Composing APIs and CLIs in the LLM era
walters.app29 points by zerf 8 hours ago
29 points by zerf 8 hours ago
We also use CLI tools for agents because it is obvious that they are good at it.
Our approach is slightly more complex because we need to supported fully authenticated sessions for end users and for shared credentials. It works by creating scoped API tokens to our service which get bundled into dynamically generated CLI clients. We point the agent to the client and voila. The agent can now run `some-command list-gmail-messages --query "tom"`. The oauth complexities, credential lifecycle and everything is handled automatically by the platform on the fly - it does not matter if the user is on Slack or access the agent through some chat interface or if the agent runs in the background doing work. It just works!
I've been beating this drum for the last 8 months.
The next frontier is using hooks to guide agents to use tools better and avoid doom loops.
This is what I’ve been doing too. Give the LLM a link to an OAS for an API and let it use curl for everything after that. I don’t even wrap the API or use restish all, the LLM knows how to use curl well enough.
This lets me add quick skills that are essentially just: “this is the OAS link, this is how you store and use the authorization, this is when I want you to use it”. That combined with pointing it at the documentation for common workflows and usage examples, and it’s been great.
The only thing I’ve had trouble with is auth really.

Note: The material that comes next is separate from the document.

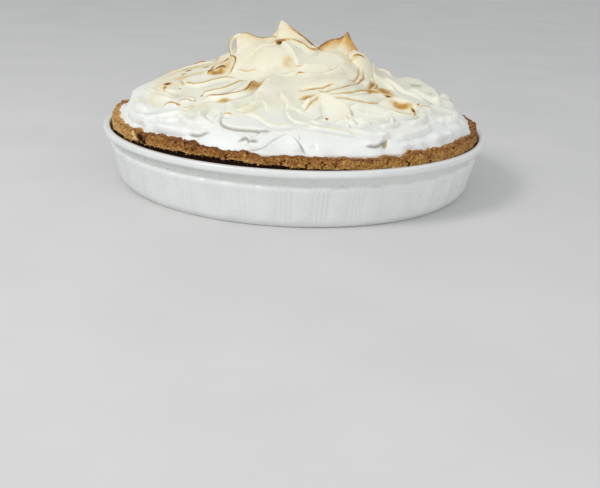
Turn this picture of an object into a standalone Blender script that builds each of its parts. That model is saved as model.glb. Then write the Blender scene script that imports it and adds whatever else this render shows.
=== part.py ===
"""Lemon meringue pie in its own white fluted baking dish.

Three solids: the dish, the baked crust with its filling, and the meringue heaped on it.
Metres, +Z up, the front faces -Y, the origin is the middle of the dish's foot.
Sizes below are in millimetres, and a mesh is scaled to metres when it is made.
"""

import math
from typing import NamedTuple

import bpy
import numpy as np

MM = 0.001
GAP = 0.35

# The dish
RIM_RADIUS = 132.0
DISH_HEIGHT = 38.0
RIM_INNER_RADIUS = 127.5
FLUTE_COUNT = 36
FLUTE_DEPTH = 0.9
# Across each repeat, a broad flute and then a low rib: (share of the width, share of the depth)
FLUTE_SHAPE = ((0.0, 0.0), (0.15, 0.85), (0.45, 0.85), (0.6, 0.0), (0.8, 0.4))
FLUTE_END = 3
FLUTE_TOP = 26.0
FLUTE_ARCH = 1.4
PLAIN_STEPS = 2 * FLUTE_COUNT
BAND_RADIUS = 126.6
BAND_SLOPE = 1.6
FOOT_RADIUS = 118.7
FOOT_RING_INNER = 98.0
FOOT_RECESS = 1.5
FLOOR_HEIGHT = 5.5
FLOOR_RADIUS = 108.0

# The crust: a solid of pastry and filling with a raised rim
CRUST_RADIUS = 126.3
CRUST_WALL = 8.5
CRUST_TOP = 44.2
FILLING_TOP = 40.5
SHRINK_DEPTH = 34.0
SHRINK_ANGLE = -114.0
SHRINK_SPREAD = 33.0
SHRINK_GAP = 3.2
CRUST_TRIANGLES = 1950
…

MCPs are treated as first class citizens by most model provider’s agents and trying to provide a shell-based alternative for hiding the secret credentials from the LLM has been difficult.
Of all the interface modalities available, CLIs seem like the most natural for copilots to work with. Lots of examples in the training data, universal interface for help, maps well to the sequential nature of token generation, similar syntax for different OSs… I can see them replacing skills and MCP et al from the model’s perspective.
this seems like what MCPs should have been from the beginning. If you think MCPs are better, can you explain why?